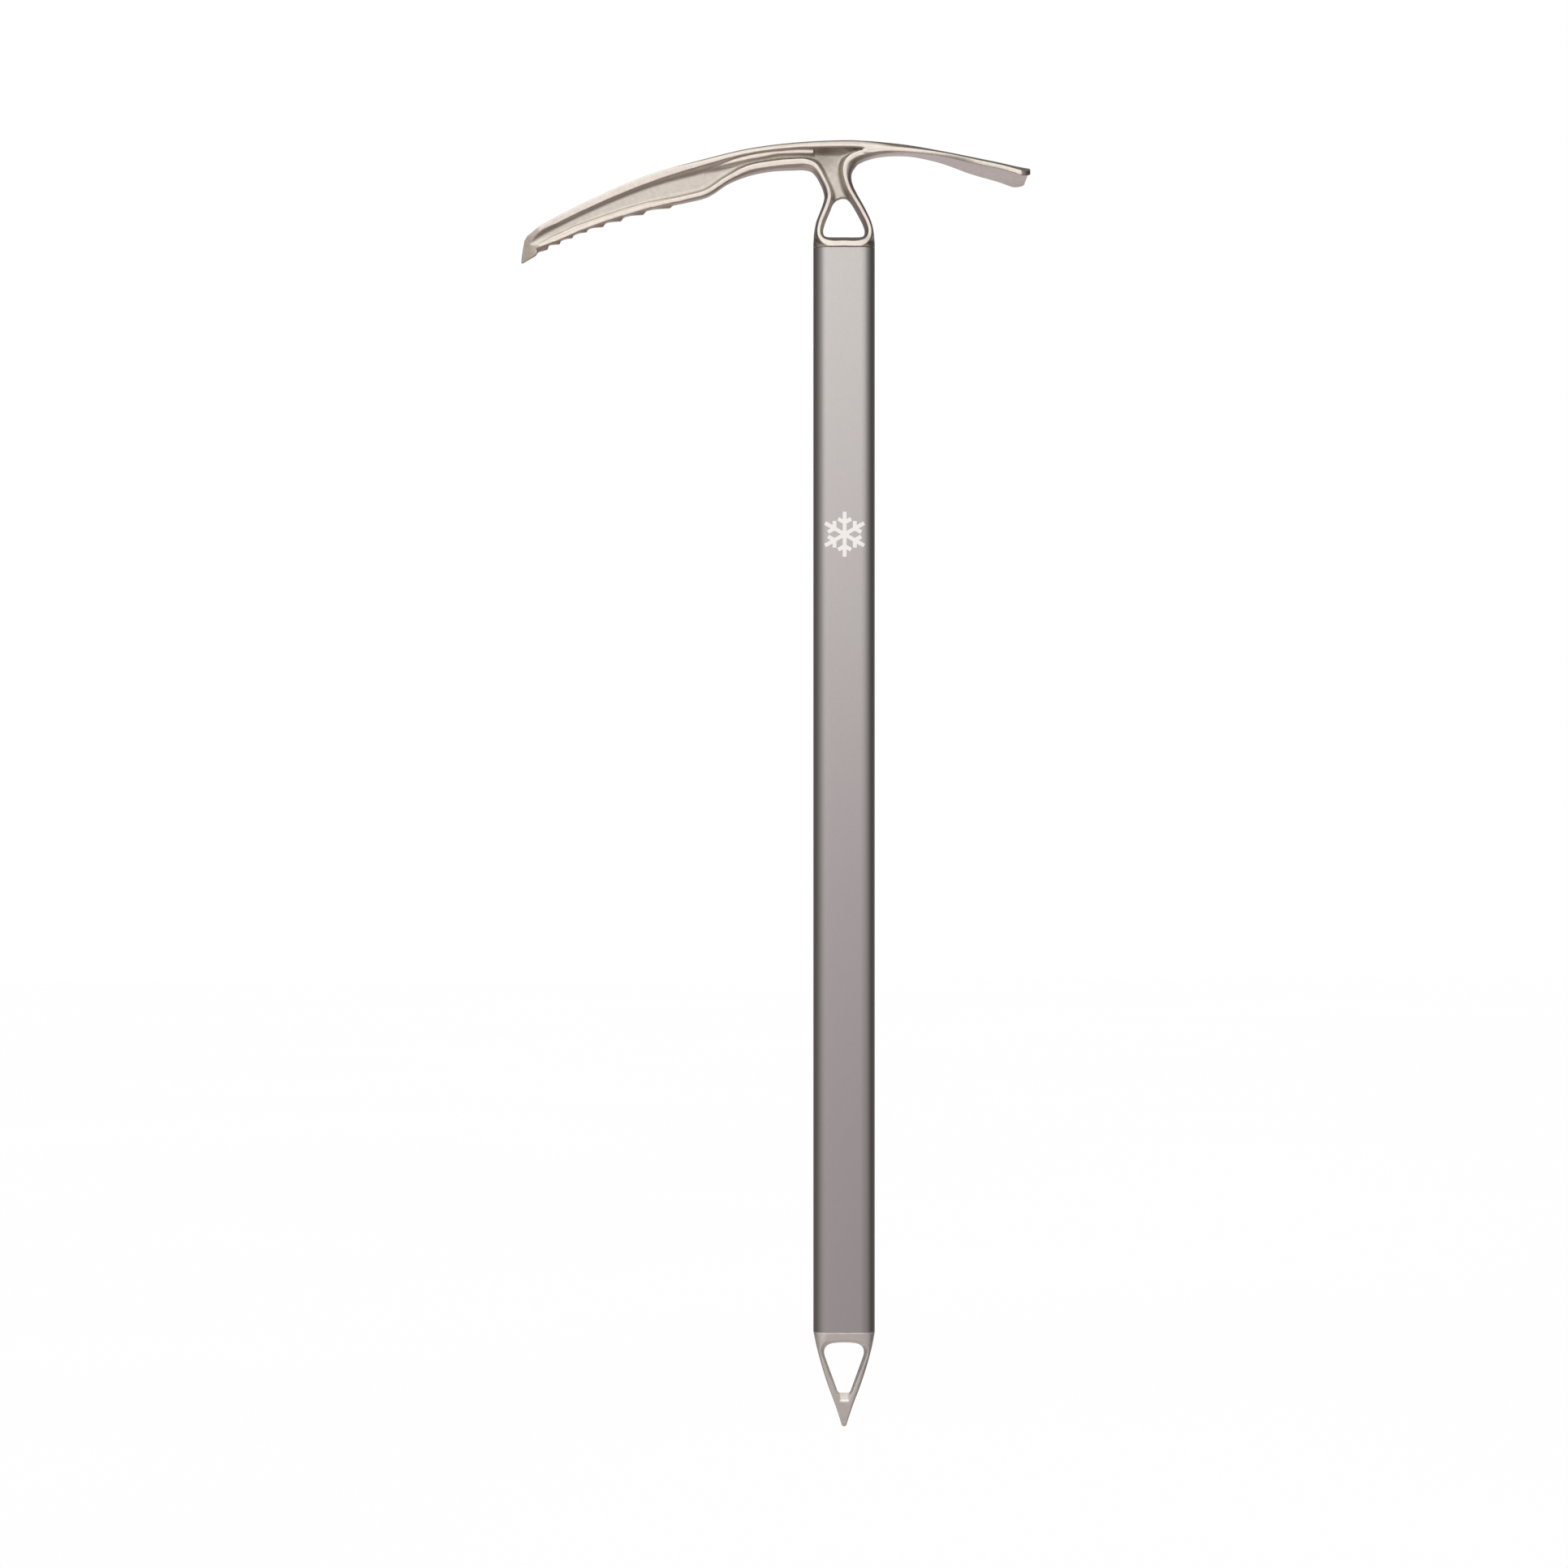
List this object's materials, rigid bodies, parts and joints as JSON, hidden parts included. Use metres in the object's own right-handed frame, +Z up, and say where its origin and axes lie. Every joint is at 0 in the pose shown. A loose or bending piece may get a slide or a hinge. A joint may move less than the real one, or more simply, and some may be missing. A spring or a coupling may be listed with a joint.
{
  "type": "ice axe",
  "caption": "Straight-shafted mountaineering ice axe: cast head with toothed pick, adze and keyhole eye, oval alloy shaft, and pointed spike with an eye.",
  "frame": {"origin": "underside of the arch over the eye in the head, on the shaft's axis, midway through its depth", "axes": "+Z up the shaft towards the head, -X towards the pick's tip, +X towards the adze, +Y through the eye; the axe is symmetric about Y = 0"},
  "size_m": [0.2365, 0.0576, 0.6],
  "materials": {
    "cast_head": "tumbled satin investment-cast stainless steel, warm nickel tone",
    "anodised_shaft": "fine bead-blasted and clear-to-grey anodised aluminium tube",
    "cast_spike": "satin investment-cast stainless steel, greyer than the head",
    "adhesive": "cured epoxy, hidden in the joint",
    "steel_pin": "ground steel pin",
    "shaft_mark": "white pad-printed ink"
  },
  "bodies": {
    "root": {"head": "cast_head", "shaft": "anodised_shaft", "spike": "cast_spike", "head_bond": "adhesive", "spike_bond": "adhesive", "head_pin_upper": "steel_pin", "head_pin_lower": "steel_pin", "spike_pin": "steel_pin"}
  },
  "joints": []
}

**TASK REQUIREMENTS**
Restate the data above word for word.

**FINAL ANSWER**
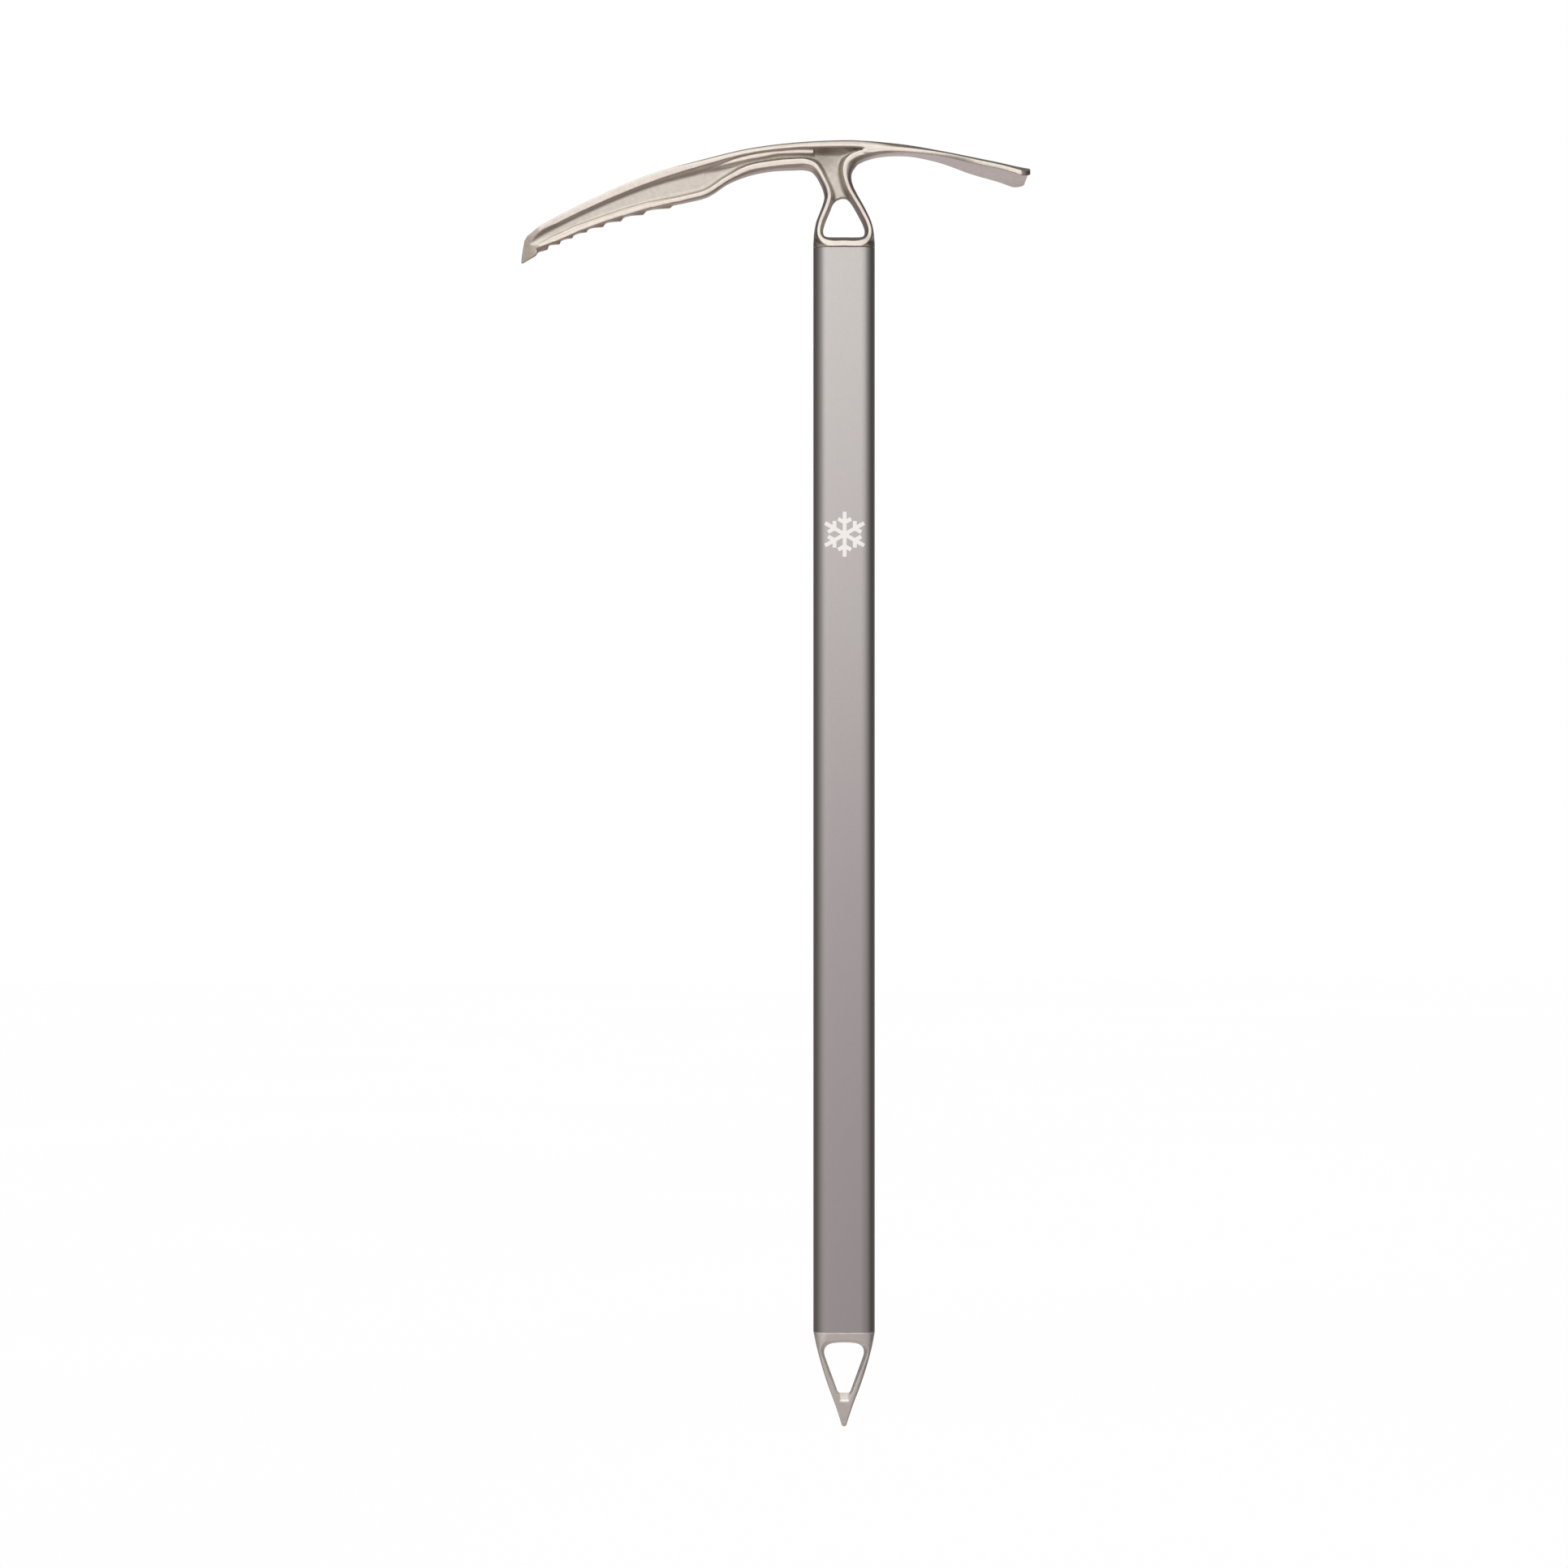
List this object's materials, rigid bodies, parts and joints as JSON, hidden parts included. Use metres in the object's own right-handed frame, +Z up, and say where its origin and axes lie. Every joint is at 0 in the pose shown. A loose or bending piece may get a slide or a hinge. A joint may move less than the real one, or more simply, and some may be missing. A spring or a coupling may be listed with a joint.
{
  "type": "ice axe",
  "caption": "Straight-shafted mountaineering ice axe: cast head with toothed pick, adze and keyhole eye, oval alloy shaft, and pointed spike with an eye.",
  "frame": {"origin": "underside of the arch over the eye in the head, on the shaft's axis, midway through its depth", "axes": "+Z up the shaft towards the head, -X towards the pick's tip, +X towards the adze, +Y through the eye; the axe is symmetric about Y = 0"},
  "size_m": [0.2365, 0.0576, 0.6],
  "materials": {
    "cast_head": "tumbled satin investment-cast stainless steel, warm nickel tone",
    "anodised_shaft": "fine bead-blasted and clear-to-grey anodised aluminium tube",
    "cast_spike": "satin investment-cast stainless steel, greyer than the head",
    "adhesive": "cured epoxy, hidden in the joint",
    "steel_pin": "ground steel pin",
    "shaft_mark": "white pad-printed ink"
  },
  "bodies": {
    "root": {"head": "cast_head", "shaft": "anodised_shaft", "spike": "cast_spike", "head_bond": "adhesive", "spike_bond": "adhesive", "head_pin_upper": "steel_pin", "head_pin_lower": "steel_pin", "spike_pin": "steel_pin"}
  },
  "joints": []
}